Пересыльный пункт — это такое место, куда поступали раненые из госпиталей. Там они находились некоторое время, пока за ними не приезжали «покупатели» — представители разных частей, присланные за пополнением. «Покупатель» знакомился с личными делами, отбирал нужных людей, затем на построении называли фамилии отобранных, и очередная команда убывала в действующую армию. Но был небольшой шанс подкатиться к офицеру и выбраться, наконец, из жуткого пехотного круговорота. Пока все попытки заканчивались неудачей.

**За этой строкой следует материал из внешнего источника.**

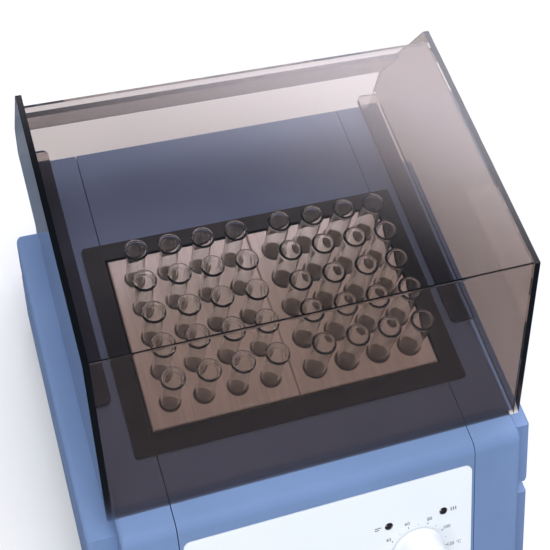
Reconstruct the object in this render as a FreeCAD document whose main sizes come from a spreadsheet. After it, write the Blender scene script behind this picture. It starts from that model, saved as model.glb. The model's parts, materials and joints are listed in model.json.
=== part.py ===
import FreeCAD, Part
import os
import re
import Sketcher

# Dry block heater: two drilled aluminium blocks full of test tubes, set flush in a blue casing with
# a sloping control panel, under a lift-off cover of smoked acrylic.
#
# Lengths are millimetres. X runs to the right, Y to the rear, Z up. The origin lies on the bench
# under the middle of the whole object. Inside the model each piece is drawn in a frame whose
# origin is on the bench under the centre of the two blocks; HOME carries that frame to its place.

SIZES = {
    # casing
    "foot_height": 6,          # bench to underside of the tray
    "foot_web": 2,             # rubber left above the recess for the screw
    "body_height": 102,        # underside of the tray to the deck
    "casing_width": 208,       # across the two side casings
    "centre_width": 155,       # across the pieces between the two lengthwise seams
    "seam_gap": 0.5,           # width of those seams
    "front_edge": 98,          # deck's front corner, ahead of the blocks' centre
    "rear_edge": 118,          # deck's rear corner, behind the blocks' centre
    "slope_height": 88,        # height of the sloping front
    "slope_run": 62.9,         # how far the sloping front comes forward
    "casing_wall": 2.5,
    "bend_radius": 8,          # deck to sloping front
    "corner_radius": 2.5,      # outer edges of the casing
    "deck_lip": 6,             # how far the rear deck panel turns down
    "vent_width": 4,
    "vent_length": 55,
    "vent_front": 40,          # front end of the first row of vents, ahead of the blocks' centre
    "vent_row_pitch": 75,
    # side wings: a cheek above and a skirt below the finger gap
    "wing_width": 14.5,
    "wing_drop": 14,           # deck to the top of the cheek
    "cheek_height": 30,
    "grip_gap": 6,             # finger gap under the cheek
    "wing_setback": 18.5,      # behind the sloping front
    "wing_rear": 83,           # rear end, behind the blocks' centre
    "wing_wall": 2.5,
    "wing_radius": 3,
    "wing_screw_spread": 60,   # wing screws, ahead of and behind the blocks' centre
    "boss_radius": 3.5,
    # blocks and wells
    "block_width": 76,
    "block_depth": 95.5,
    "block_height": 50,
    "block_gap": 0.4,          # seam between the two blocks
    "block_rise": 1,           # blocks above the deck
    "block_chamfer": 0.6,
    "well_pitch": 17.5,
    "left_well": 10.8,         # diameters of the wells
    "right_well": 12.6,
    "well_depth": 46.5,
    "well_chamfer": 0.4,
    # test tubes
    "tube_length": 75,
    "left_tube": 9.8,          # outside diameters of the tubes
    "right_tube": 11.4,
    "tube_wall": 1,
    "tube_rim": 12.4,          # outside diameter of the flared rims
    "tube_seat": 0.4,          # round bottom above the bottom of the well
    # black surround
    "surround_width": 175.4,
    "surround_front": 59.6,
    "surround_rear": 58.3,
    "surround_rise": 1.2,
    "surround_radius": 1.5,
    "block_clearance": 1.2,    # gap round the blocks
    "lining_wall": 1.5,
    "lining_depth": 8,
    "opening_gap": 1,          # lining to the hole in the deck
    # heater under the blocks
    "plate_height": 6,
    "mat_height": 1.5,
    "mat_margin": 4,
    "pad_height": 10,
    "pan_wall": 1,
    "pan_flange": 8,
    "pan_drop": 6,             # deck's underside to the pan's flange
    "collar_wall": 7,
    "pan_screw_inset": 4.5,
    "pan_screw_y": 40,
    "probe_radius": 1.5,
    "probe_gap": 0.1,
    "probe_tip": 20,           # bottom of the probe's hole, behind the blocks' centre
    "probe_tail": 4,           # how far the probe stands out of the pan
    "cutout_x": 30,
    "cutout_y": 10,
    "cutout_radius": 8,
    "cutout_height": 7,
    "cutout_ear": 4,           # how far each fixing ear reaches
    "ear_width": 8,
    "tab_spread": 4,
    "tab_width": 0.8,
    "tab_height": 7,
    # control panel on the sloping front
    "fascia_width": 151.5,
    "fascia_top": 9.5,         # down the slope from the deck's corner
    "fascia_height": 89,
    "fascia_radius": 4,
    "fascia_thickness": 1,
    "fascia_sink": 0.7,
    "fascia_gap": 0.25,
    "knob_x": 44.5,
    "knob_down": 55,           # knob's axis, down the slope
    "knob_radius": 14.7,
    "knob_grip": 13.2,         # radius of the part that is gripped
    "knob_height": 13,
    "knob_gap": 0.7,           # knob above the fascia
    "pointer_width": 1.2,
    "pointer_depth": 0.8,
    "socket_roof": 2.5,        # thickness of the knob above its shaft
    "lamp_spread": 15.2,
    "lamp_down": 34,
    "lamp_radius": 2.2,
    "lamp_rise": 0.6,
    "shaft_radius": 3,
    "bushing_radius": 3.5,
    "pot_radius": 8.5,
    "pot_height": 10,
    "pot_floor": 2,
    "nut_height": 2,
    "running_gap": 0.05,       # shaft to bushing, pin to housing
    "thread_gap": 0.05,
    # rear panel and what it carries
    "panel_sheet": 2,
    "panel_lap": 8,            # how far the panel laps behind the side casings
    "panel_edge": 0.5,         # clearance round the panel
    "inlet_x": 46,
    "inlet_z": 34,             # middle of the inlet, above the top edge of the tray
    "inlet_width": 50,
    "inlet_height": 44,
    "inlet_flange": 3,
    "socket_width": 24.4,
    "socket_height": 16.4,
    "socket_depth": 18,
    "inlet_wall": 2,
    "inlet_depth": 24,
    "pin_spread": 7,
    "pin_width": 2,
    "pin_height": 4,
    "pin_length": 15,
    "drawer_width": 24,
    "drawer_height": 11,
    "drawer_gap": 0.3,
    "fuse_radius": 2.5,
    "fuse_length": 20,
    "switch_x": -20,
    "switch_z": 34,            # middle of the switch, above the top edge of the tray
    "rocker_width": 15,
    "rocker_height": 21,
    "rocker_gap": 0.8,
    "rocker_tilt": 8,          # degrees, switched off
    "rocker_tail": 5,          # rocker behind its pin
    "rocker_end": 3.5,         # rocker's ends in front of the pin
    "rocker_crown": 5.2,       # rocker's middle in front of the pin
    "switch_wall": 2,
    "switch_depth": 18,
    "switch_rim": 2,
    "rim_margin": 1.5,         # rim beyond the housing, and its corner radius
    "rocker_pin": 1.25,
    "cutout_gap": 0.3,         # round the inlet and the switch where they pass the panel
    "earth_x": 10,
    "earth_radius": 2,
    "earth_length": 12,
    "earth_nut_radius": 4,
    "earth_nut_height": 3,
    # control board on the tray's floor
    "board_left": -62,
    "board_right": 22,
    "board_front": -138,
    "board_rear": -72,
    "board_height": 1.6,
    "standoff_height": 8,
    "standoff_radius": 3,
    "standoff_inset": 5,
    "board_margin": 12,        # rear parts of the board to its rear edge
    "coil_left": 8,            # transformer's coil, from the board's left edge
    "coil_width": 28,
    "coil_depth": 26,
    "coil_height": 20,
    "core_inset": 5,
    "core_reach": 4,
    "sink_left": 44,           # heat sink, from the board's left edge
    "sink_pitch": 5,
    "fin_width": 1.5,
    "fin_depth": 12,
    "sink_height": 19,
    "web_depth": 3,
    "triac_width": 10,
    "triac_depth": 4.5,
    "triac_height": 15,
    "strip_left": 42,          # terminal strip, from the board's left edge
    "strip_front": 14,
    "strip_depth": 9,
    "strip_height": 10,
    "terminal_pitch": 5,
    # feet and screws
    "foot_radius": 9,
    "foot_taper": 1.5,
    "foot_x": 88,
    "foot_front": 135,
    "foot_rear": 95,
    "post_radius": 4.5,
    "screw_radius": 1.5,
    "screw_head_radius": 2.8,
    "screw_head_height": 2,
    "screw_gap": 0.2,          # round a screw where it passes through
    "pilot_gap": 0.05,         # round a screw where it bites
    "casing_bite": 16,         # how deep the casing screws go into their posts
    "wing_bite": 9,
    "panel_bite": 3,
    # smoked acrylic cover
    "cover_sheet": 3,
    "cover_width": 215,
    "cover_front": 86,         # foot of the front sheet, ahead of the blocks' centre
    "cover_slope_run": 42.5,
    "cover_height": 83,
    "cover_bend_radius": 1.2,
    "cover_top_rear": 100.5,   # rear top corner of a side panel
    "cover_rear": 127.5,       # rearmost edge of a side panel
    "cover_kink": 22,          # height at which the rear edge turns upright
    "cover_sheet_rear": 93.7,  # rear edge of the top sheet
    "strip_top": 46.6,
    "runner_width": 12.5,
    "runner_front": 29,
    "runner_rear": 123.7,
    "runner_radius": 3,
}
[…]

Кормили на пересыльном пункте так, чтобы все там находившиеся испытывали желание как можно быстрее убраться оттуда как можно быстрее, даже в передовую траншею. Но Три Процента нашел временный выход. Из госпиталя он прибыл сюда настоящим оборванцем. Здесь его полностью переодели и снабдили всем положенным. Вова тут же приступил к обмену вещей на продовольствие у местного населения. Просто так продать, скажем, шинель было нельзя. За это и трибунал мог вполне обломиться, а вот обменять новую шинель на бэушную с доплатой в виде пары буханок тяжелого ржаного хлеба вполне можно. Понемногу Вова опять превратился в такого же оборванца. К тому же, борясь со вшами, его постригли наголо, но довольно небрежно, пучки волос торчали на голове там и тут. Короче, он превратился в форменное чучело. Ну, кто такого возьмет, да еще в приличную часть? Но все, что можно было сменять на хлеб, подошло к концу, и надо было как-то выбираться отсюда.